I’m yet to meet a business that doesn’t have this problem: too many initiatives, limited budget, and pressure from every direction. The CEO wants AI, the people want it too (well, some of them). The sales and marketing teams are convinced a new platform will transform customer engagement. Operations wants better tools and service to enable them to be more effective. Finance is asking whether the legacy system replacement is really necessary. The digital development team is itching to rebuild the technical architecture they've been complaining about.

Which of these initiatives matter? Which ones will actually move the needle on business objectives? And even more importantly, which ones are appealing projects that won't meaningfully impact the business, no matter how elegant the solution?

This is where systematic prioritisation becomes critical. Without clear frameworks, you end up funding vanity projects alongside genuine strategic investments, diluting your impact and burning through budget without proportional business returns. We need to get the vanity vs value equation right.

The Cost of Poor Prioritisation

Right now, it’s incredibly popular to chase AI projects so that businesses can claim a competitive edge, an industrial brag, or perhaps something more modest, like simply learning how to do it for a future project. However, there are potentially dozens of other projects to tackle which will have a greater positive impact on a business now and into the future. It’s important to not get carried away with vanity projects that hinder the progress of true game-changing initiatives, yet this is more common than most companies want to admit.

The difference between wasted technology investment and transformational digital strategy isn't the sophistication of the technology. It's the discipline of prioritisation.

Framework 1: Effort vs. Success Likelihood with Strategic Dimensions

The simplest prioritisation framework plots effort (cost and complexity) against likelihood of achieving intended outcomes. But this gets richer when you add three critical dimensions: alignment to business strategy, ROI expectations, and lifetime value.

Priorisation of strategic initiatives

Strategic initiatives plotted against effort and likelihood of successful implementation, sized by investment cost and colour-coded by alignment to business objectives.

Start by plotting initiatives across these axes:

  1. Low effort, high success likelihood: These are your quick wins. They're relatively inexpensive, likely to work, and deliver measurable value. Automate a manual reporting process. Integrate two systems that should be talking to each other. Implement a compliance automation that reduces administrative overhead. These fund themselves quickly and build momentum for larger initiatives.

  2. High effort, high success likelihood: These are strategic investments. They're expensive and complex, but the probability of achieving intended outcomes is strong. A major cloud migration. Implementing an enterprise data platform. Building AI capabilities in your core business process. These require serious budget allocation and should be tied explicitly to multi-year business objectives.

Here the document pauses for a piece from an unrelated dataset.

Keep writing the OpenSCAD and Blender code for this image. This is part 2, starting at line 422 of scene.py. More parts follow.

  3. Low effort, low success likelihood: Be cautious here. These feel attractive because they're not expensive, but they're bets. A proof-of-concept on emerging technology. A new tool the team thinks might help but hasn't been proven in your context. Screen these carefully as some will surprise you with value, but many will consume time and deliver nothing.

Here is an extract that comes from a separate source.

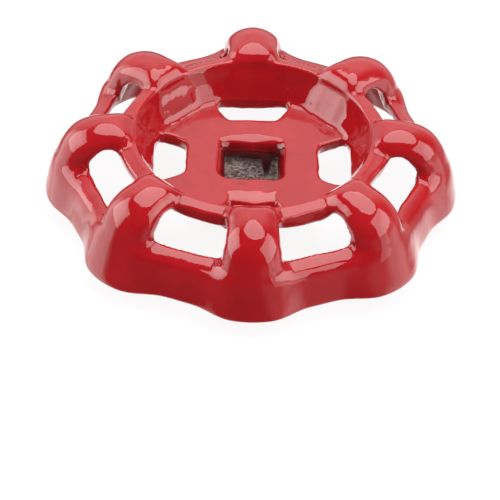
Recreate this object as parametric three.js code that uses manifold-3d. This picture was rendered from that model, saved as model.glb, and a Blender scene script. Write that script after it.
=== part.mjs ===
// Eight-lobed handwheel for a small water shutoff valve: one cast-iron casting with a red enamel coat.
// Units are millimetres, +Z is up. The origin is the centre of the boss's end face, on the stem's axis.
// The casting is divided into its cast features by hairline cuts, so that each node is a simple solid:
// the square boss, the web plate, eight sectors of the inner wall, eight lobe caps, eight lobe skirts and eight rim bars.
import * as THREE from "three";
import { mergeVertices } from "three/addons/utils/BufferGeometryUtils.js";
import Module from "manifold-3d";

const wasm = await Module();
wasm.setup();

// ---- driving dimensions -------------------------------------------------------------------------------------------
const LOBES = 8; // lobes round the rim
const PITCH = (2 * Math.PI) / LOBES;
const LOBE_R = 35.0; // rim radius at a lobe: 70 mm across the wheel
const VALLEY_R = 31.95; // rim radius between two lobes
const RIM_Z = 3.2; // height of the rim's lower edge above the boss's end face
const WEB_UNDER_Z = 8.2; // underside of the web plate
const WEB_TOP_Z = 10.4; // top of the web plate
const WEB_R = 17.2; // the web plate meets the inner wall here
const SOCKET = 9.0; // side of the square socket for the valve stem
const SOCKET_TOP = 9.1; // the socket opens out a little towards the top
const LIP = 11.3; // side of the socket's mouth in the web's top face
const LIP_DEPTH = 1.1; // depth of that mouth's slope
const BOSS = 14.5; // side of the square boss
const BOSS_CORNER_END = 3.5; // corner chamfer of the boss at its end face
const BOSS_CORNER_ROOT = 1.3; // corner chamfer of the boss at the web
const SLOT_IN = 11.3; // slots in the web run from this radius to the inner wall
const SLOT_IN_HALF = 3.9; // half width of a slot at its inner edge
const SLOT_MID = 14.4; // the slot's slanted ends stop at this radius
const SLOT_MID_HALF = 6.2; // half width of a slot from there outwards
const STRIP_R0 = 21.0; // the arch of a lobe is a strip between two windows, this half width at this radius
const STRIP_H0 = 4.55;
const STRIP_SLOPE = 0.05; // the strip widens outwards by this much each side
const CAP_IN = 21.5; // a lobe's cap runs from here
const CAP_OUT = 30.9; // to here, and the skirt goes on outwards and down
const WINDOW_IN = 22.6; // a window's inner edge, measured along the line half way between two lobes
const WINDOW_OUT = 28.0; // a window's outer edge
const KERF = 0.2; // width of the hairline cuts between nodes
const COLUMNS = 96; // facets round the ring

// Section of the ring through the middle of a lobe and half way between two lobes: [radius, height above the rim's lower edge].
// Both start at the top of the inner wall's foot, go over the top and down the skirt, and come back underneath.
const LOBE_SECTION = [
  [WEB_R, WEB_TOP_Z - RIM_Z],
  [18.7, 10.0],
  [20.0, 12.6],
  [21.4, 14.1],
  [23.6, 14.85],
  [26.2, 14.75],
  [28.6, 14.0],
  [30.6, 12.7],
  [32.1, 10.8],
  [33.2, 8.4],
  [34.1, 5.6],
  [34.7, 2.6],
  [LOBE_R, 0.0],
  [33.0, 0.0],
  [32.7, 2.5],
  [32.1, 5.2],
  [31.2, 7.7],
  [30.1, 9.8],
  [28.8, 11.2],
  [27.2, 12.1],
  [25.4, 12.5],
  [24.0, 12.5],
  [22.9, 11.9],
  [21.8, 10.5],
  [20.4, 8.2],
  [19.2, 6.3],
  [WEB_R, WEB_UNDER_Z - RIM_Z],
];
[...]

  4. High effort, low success likelihood: These are rarely worth funding. Yes, the new architecture would be elegant. Yes, the team wants to build it. But if success is uncertain and investment is significant, other initiatives probably deserve priority. This is where you challenge assumptions most rigorously.

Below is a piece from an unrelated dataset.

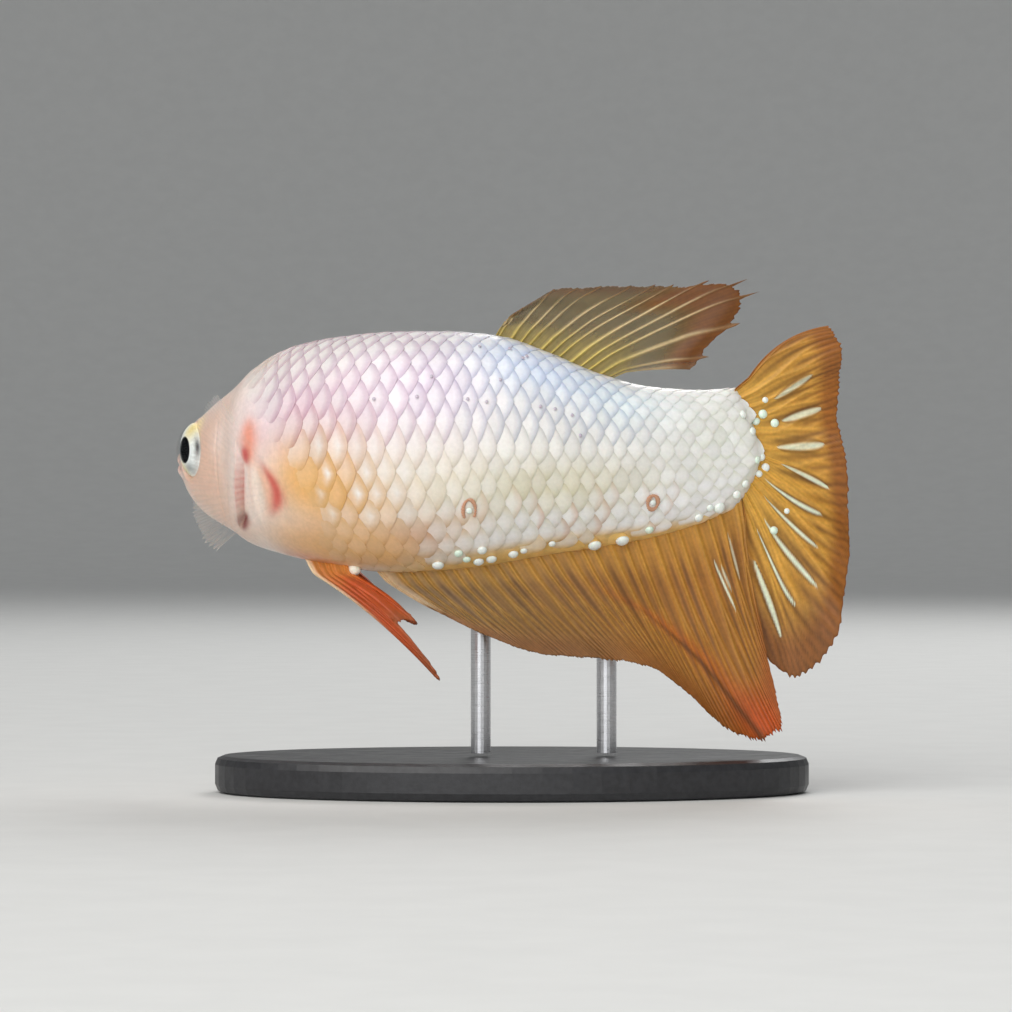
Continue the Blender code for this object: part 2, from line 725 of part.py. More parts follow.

The magic happens when you add dimensions. Size the bubbles by investment cost. Colour-code by strategic alignment. This forces you to see not just effort and likelihood, but whether the initiative actually matters to your business strategy.

Now that you have this view, you’re able to see which investments need some work to increase the likelihood of success before you tackle them. This might mean removing blockers, assigning the right programme manager, providing more definition of the activities, improving how you rationalise the success metrics. The idea is that you want to move your key initiatives as far to the right before tackling them.

Prioritisation of strategic initiatives and increasing likelihood of success

Strategic initiatives SI-04 and SI-01 should be reviewed and planned to increase the likelihood of successful implementation.

An initiative might look attractive on effort versus success likelihood, but if it doesn't align to business strategy and if it doesn't move you toward your defined objectives, it's a distraction, not an investment.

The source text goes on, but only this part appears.